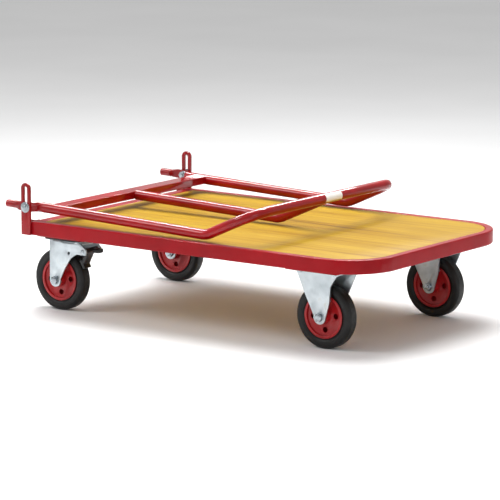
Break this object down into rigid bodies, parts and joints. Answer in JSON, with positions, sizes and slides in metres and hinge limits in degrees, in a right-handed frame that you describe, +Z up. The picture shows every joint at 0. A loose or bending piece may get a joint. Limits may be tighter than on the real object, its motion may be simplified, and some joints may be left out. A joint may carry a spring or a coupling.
{
  "type": "folding platform cart",
  "caption": "Folding platform cart: plywood deck in a red steel rim on swivel and fixed castors, with a cranked tube handle pivoting in slotted posts to fold flat or stand upright.",
  "frame": {"origin": "on the floor under the middle of the cart's box at rest, with the handle folded", "axes": "+X from the handle end towards the nose, +Y to the cart's left, +Z up"},
  "size_m": [1.1038, 0.7026, 0.3365],
  "materials": {
    "rail_paint": "satin",
    "red_paint": "gloss",
    "hub_paint": "satin",
    "plywood": "satin",
    "zinc": "satin",
    "black_steel": "satin",
    "rubber": "matte",
    "black_plastic": "matte",
    "label": "satin"
  },
  "bodies": {
    "cart": {"frame_rail": "rail_paint", "end_cross_member": "rail_paint", "bearer_rear": "rail_paint", "bearer_middle": "rail_paint", "bearer_front_inner": "rail_paint", "bearer_front_outer": "rail_paint", "castor_pads": "rail_paint", "deck_board": "plywood", "deck_screws": "zinc", "slot_post_right": "red_paint", "slot_post_left": "red_paint", "stub_guide_right": "red_paint", "stub_guide_left": "red_paint", "castor_bolts": "zinc", "castor_nuts": "zinc", "swivel_plate_right": "zinc", "swivel_plate_left": "zinc", "kingpins": "zinc", "ball_ring_right": "zinc", "ball_ring_left": "zinc", "fixed_fork_right": "zinc", "fixed_fork_left": "zinc", "fixed_axles": "zinc", "fixed_axle_nuts": "zinc", "fixed_sleeves": "zinc"},
    "pivot_slider": {"pivot_bolts": "zinc", "pivot_washers": "zinc", "pivot_nuts": "zinc"},
    "handle": {"handle_tube": "red_paint", "centre_tube": "red_paint", "base_bar": "red_paint", "grip_label": "label"},
    "swivel_right": {"swivel_fork_right": "zinc", "swivel_axle_right": "zinc", "swivel_axle_nut_right": "zinc", "swivel_sleeve_right": "zinc", "brake_pin_right": "zinc"},
    "wheel_rear_right": {"tyre_rear_right": "rubber", "wheel_centre_rear_right": "hub_paint", "wheel_bearing_rear_right": "black_plastic"},
    "wheel_front_right": {"tyre_front_right": "rubber", "wheel_centre_front_right": "hub_paint", "wheel_bearing_front_right": "black_plastic"},
    "brake_right": {"brake_lever_right": "black_steel", "brake_grip_right": "black_plastic"},
    "swivel_left": {"swivel_fork_left": "zinc", "swivel_axle_left": "zinc", "swivel_axle_nut_left": "zinc", "swivel_sleeve_left": "zinc", "brake_pin_left": "zinc"},
    "wheel_rear_left": {"tyre_rear_left": "rubber", "wheel_centre_rear_left": "hub_paint", "wheel_bearing_rear_left": "black_plastic"},
    "wheel_front_left": {"tyre_front_left": "rubber", "wheel_centre_front_left": "hub_paint", "wheel_bearing_front_left": "black_plastic"},
    "brake_left": {"brake_lever_left": "black_steel", "brake_grip_left": "black_plastic"}
  },
  "joints": [
    {"name": "handle_lift", "type": "slide", "parent": "cart", "child": "pivot_slider", "axis": [0, 0, 1], "range_m": [0, 0.048]},
    {"name": "handle_fold", "type": "hinge", "parent": "pivot_slider", "child": "handle", "pos_m": [-0.4796, 0, 0.274], "axis": [0, -1, 0], "range_deg": [0, 92]},
    {"name": "castor_swivel_right", "type": "hinge", "parent": "cart", "child": "swivel_right", "pos_m": [-0.3901, -0.244, 0.18], "axis": [0, 0, 1], "continuous": true},
    {"name": "wheel_spin_rear_right", "type": "hinge", "parent": "swivel_right", "child": "wheel_rear_right", "pos_m": [-0.4391, -0.244, 0.08], "axis": [0, 1, 0], "continuous": true},
    {"name": "brake_press_right", "type": "hinge", "parent": "swivel_right", "child": "brake_right", "pos_m": [-0.3491, -0.244, 0.163], "axis": [0, 1, 0], "range_deg": [0, 5]},
    {"name": "wheel_spin_front_right", "type": "hinge", "parent": "cart", "child": "wheel_front_right", "pos_m": [0.3819, -0.244, 0.08], "axis": [0, 1, 0], "continuous": true},
    {"name": "castor_swivel_left", "type": "hinge", "parent": "cart", "child": "swivel_left", "pos_m": [-0.3901, 0.244, 0.18], "axis": [0, 0, 1], "continuous": true},
    {"name": "wheel_spin_rear_left", "type": "hinge", "parent": "swivel_left", "child": "wheel_rear_left", "pos_m": [-0.4391, 0.244, 0.08], "axis": [0, 1, 0], "continuous": true},
    {"name": "brake_press_left", "type": "hinge", "parent": "swivel_left", "child": "brake_left", "pos_m": [-0.3491, 0.244, 0.163], "axis": [0, 1, 0], "range_deg": [0, 5]},
    {"name": "wheel_spin_front_left", "type": "hinge", "parent": "cart", "child": "wheel_front_left", "pos_m": [0.3819, 0.244, 0.08], "axis": [0, 1, 0], "continuous": true}
  ]
}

——————————

Output the listing above exactly as it appears.

EXPECTED ANSWER:
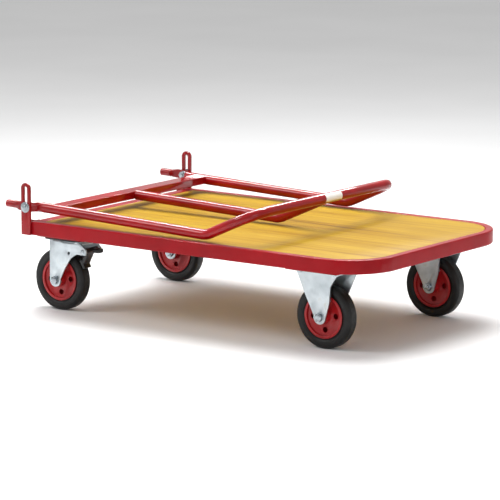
Break this object down into rigid bodies, parts and joints. Answer in JSON, with positions, sizes and slides in metres and hinge limits in degrees, in a right-handed frame that you describe, +Z up. The picture shows every joint at 0. A loose or bending piece may get a joint. Limits may be tighter than on the real object, its motion may be simplified, and some joints may be left out. A joint may carry a spring or a coupling.
{
  "type": "folding platform cart",
  "caption": "Folding platform cart: plywood deck in a red steel rim on swivel and fixed castors, with a cranked tube handle pivoting in slotted posts to fold flat or stand upright.",
  "frame": {"origin": "on the floor under the middle of the cart's box at rest, with the handle folded", "axes": "+X from the handle end towards the nose, +Y to the cart's left, +Z up"},
  "size_m": [1.1038, 0.7026, 0.3365],
  "materials": {
    "rail_paint": "satin",
    "red_paint": "gloss",
    "hub_paint": "satin",
    "plywood": "satin",
    "zinc": "satin",
    "black_steel": "satin",
    "rubber": "matte",
    "black_plastic": "matte",
    "label": "satin"
  },
  "bodies": {
    "cart": {"frame_rail": "rail_paint", "end_cross_member": "rail_paint", "bearer_rear": "rail_paint", "bearer_middle": "rail_paint", "bearer_front_inner": "rail_paint", "bearer_front_outer": "rail_paint", "castor_pads": "rail_paint", "deck_board": "plywood", "deck_screws": "zinc", "slot_post_right": "red_paint", "slot_post_left": "red_paint", "stub_guide_right": "red_paint", "stub_guide_left": "red_paint", "castor_bolts": "zinc", "castor_nuts": "zinc", "swivel_plate_right": "zinc", "swivel_plate_left": "zinc", "kingpins": "zinc", "ball_ring_right": "zinc", "ball_ring_left": "zinc", "fixed_fork_right": "zinc", "fixed_fork_left": "zinc", "fixed_axles": "zinc", "fixed_axle_nuts": "zinc", "fixed_sleeves": "zinc"},
    "pivot_slider": {"pivot_bolts": "zinc", "pivot_washers": "zinc", "pivot_nuts": "zinc"},
    "handle": {"handle_tube": "red_paint", "centre_tube": "red_paint", "base_bar": "red_paint", "grip_label": "label"},
    "swivel_right": {"swivel_fork_right": "zinc", "swivel_axle_right": "zinc", "swivel_axle_nut_right": "zinc", "swivel_sleeve_right": "zinc", "brake_pin_right": "zinc"},
    "wheel_rear_right": {"tyre_rear_right": "rubber", "wheel_centre_rear_right": "hub_paint", "wheel_bearing_rear_right": "black_plastic"},
    "wheel_front_right": {"tyre_front_right": "rubber", "wheel_centre_front_right": "hub_paint", "wheel_bearing_front_right": "black_plastic"},
    "brake_right": {"brake_lever_right": "black_steel", "brake_grip_right": "black_plastic"},
    "swivel_left": {"swivel_fork_left": "zinc", "swivel_axle_left": "zinc", "swivel_axle_nut_left": "zinc", "swivel_sleeve_left": "zinc", "brake_pin_left": "zinc"},
    "wheel_rear_left": {"tyre_rear_left": "rubber", "wheel_centre_rear_left": "hub_paint", "wheel_bearing_rear_left": "black_plastic"},
    "wheel_front_left": {"tyre_front_left": "rubber", "wheel_centre_front_left": "hub_paint", "wheel_bearing_front_left": "black_plastic"},
    "brake_left": {"brake_lever_left": "black_steel", "brake_grip_left": "black_plastic"}
  },
  "joints": [
    {"name": "handle_lift", "type": "slide", "parent": "cart", "child": "pivot_slider", "axis": [0, 0, 1], "range_m": [0, 0.048]},
    {"name": "handle_fold", "type": "hinge", "parent": "pivot_slider", "child": "handle", "pos_m": [-0.4796, 0, 0.274], "axis": [0, -1, 0], "range_deg": [0, 92]},
    {"name": "castor_swivel_right", "type": "hinge", "parent": "cart", "child": "swivel_right", "pos_m": [-0.3901, -0.244, 0.18], "axis": [0, 0, 1], "continuous": true},
    {"name": "wheel_spin_rear_right", "type": "hinge", "parent": "swivel_right", "child": "wheel_rear_right", "pos_m": [-0.4391, -0.244, 0.08], "axis": [0, 1, 0], "continuous": true},
    {"name": "brake_press_right", "type": "hinge", "parent": "swivel_right", "child": "brake_right", "pos_m": [-0.3491, -0.244, 0.163], "axis": [0, 1, 0], "range_deg": [0, 5]},
    {"name": "wheel_spin_front_right", "type": "hinge", "parent": "cart", "child": "wheel_front_right", "pos_m": [0.3819, -0.244, 0.08], "axis": [0, 1, 0], "continuous": true},
    {"name": "castor_swivel_left", "type": "hinge", "parent": "cart", "child": "swivel_left", "pos_m": [-0.3901, 0.244, 0.18], "axis": [0, 0, 1], "continuous": true},
    {"name": "wheel_spin_rear_left", "type": "hinge", "parent": "swivel_left", "child": "wheel_rear_left", "pos_m": [-0.4391, 0.244, 0.08], "axis": [0, 1, 0], "continuous": true},
    {"name": "brake_press_left", "type": "hinge", "parent": "swivel_left", "child": "brake_left", "pos_m": [-0.3491, 0.244, 0.163], "axis": [0, 1, 0], "range_deg": [0, 5]},
    {"name": "wheel_spin_front_left", "type": "hinge", "parent": "cart", "child": "wheel_front_left", "pos_m": [0.3819, 0.244, 0.08], "axis": [0, 1, 0], "continuous": true}
  ]
}